The need to protect against cyber attacks has never been more important to the water sector. Now water engineers can gain the latest information about what needs to be done at a popular industry conference.

“The trend to new communication technologies has led the industry towards greater reliance on third-party solutions as opposed to in-house solutions. Use of the internet does make water utilities more vulnerable to cyber security breaches,” says Pearse Bradley, Head of Telemetry & Telecoms at Northern Ireland Water. Wise words indeed. Everyone, whether consumer or service provider, has seen a ‘digitisation’ of how utilities are managed over the past decade – and it’s clear that the threats are rising as fast as the conveniences.

Interconnectivity: both threat and solution?

Simon Hall, water sector lead at the National Cyber Security Centre, believes that the threat actors and vulnerabilities are common to many industries. However, it is the geographical distribution of water supply, including to remote locations, that poses specific challenges.

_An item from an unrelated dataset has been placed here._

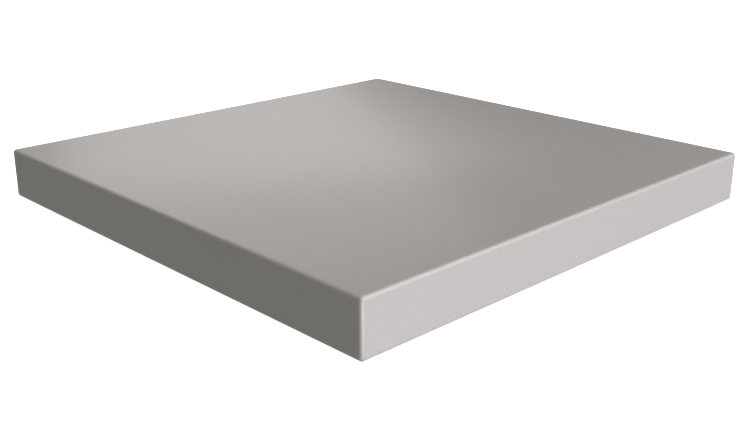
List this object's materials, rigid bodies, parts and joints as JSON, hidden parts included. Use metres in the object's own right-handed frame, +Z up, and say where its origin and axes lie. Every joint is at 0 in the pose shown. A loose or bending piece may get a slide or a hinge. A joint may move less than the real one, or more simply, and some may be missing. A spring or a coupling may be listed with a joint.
{
  "type": "granite slab",
  "caption": "Square block of fine-grained grey granite with eased edges on stick-on rubber feet, a hard flat base for tooling and stamping leather.",
  "frame": {"origin": "centre of the square footprint, on the surface that the feet stand on", "axes": "+Z up, out of the face that leather is worked on; +X to the slab's right and -Y towards its front, along the sides of the square"},
  "size_m": [0.305, 0.305, 0.0345],
  "materials": {
    "granite": "satin",
    "foot_rubber": "matte",
    "adhesive_foam": "matte"
  },
  "bodies": {
    "root": {"granite_slab": "granite", "foot_front_left": "foot_rubber", "foot_front_right": "foot_rubber", "foot_back_left": "foot_rubber", "foot_back_right": "foot_rubber", "adhesive_front_left": "adhesive_foam", "adhesive_front_right": "adhesive_foam", "adhesive_back_left": "adhesive_foam", "adhesive_back_right": "adhesive_foam"}
  },
  "joints": []
}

“Old operational technology solutions have been local in nature, and not interconnected,” he says. “The newer systems that are now being deployed are much more interconnected to provide greater efficiency, flexibility and ease of use. The providers need to ensure that security is built in to these new (largely IP based) systems from the start.”

Charles Williams, Strategic Business Director at engineering design consultancy Sweco, thinks that this interconnectivity could also provide the solution:

“The water industry has a wide area network of interconnected sites covering the whole country,” he explains. “Each of these is connected back to a central master station system in each of the water companies to provide centralised monitoring, and consequently there are many potential routes available for cyber attacks.

“Currently, there is a great deal of work being carried out to protect the operational technology infrastructure, including the use of communication protocols such as WITS DNP3 that utilise secure authentication to minimise the risk of attack through this route.”

Bradley agrees: “While greater bandwidth may be achieved through communication methods such as GPRS and 4G, there is an increased risk to utilities as there is greater reliance on the internet as the transport mechanism. However, utilities engaged in this area are ‘hardening’ their infrastructure to try and prevent, and mitigate, any such breaches.”

An opportunity for the industry to learn more

Practical cyber security solutions for the industry is just one of the topics that Williams, Bradley, Hall and many others will be discussing on 26 and 27 April, at the Institution of Engineering and Technology’s (IET) Water: Operational Technology and Data conference. Regarded in the industry as the foremost UK conference for water engineers, the two days will cover the key technical developments that the industry needs to look out for over the coming 12 months.

With many water industry events out there, it’s clear that the IET conference is a meeting like no other. Charles Williams explains: “The things that differentiate this conference from the rest are the fact that it is aimed at the operational technology infrastructure, and the associated real-time data and information it provides to improve the operational efficiency and customer service of the business as a whole.”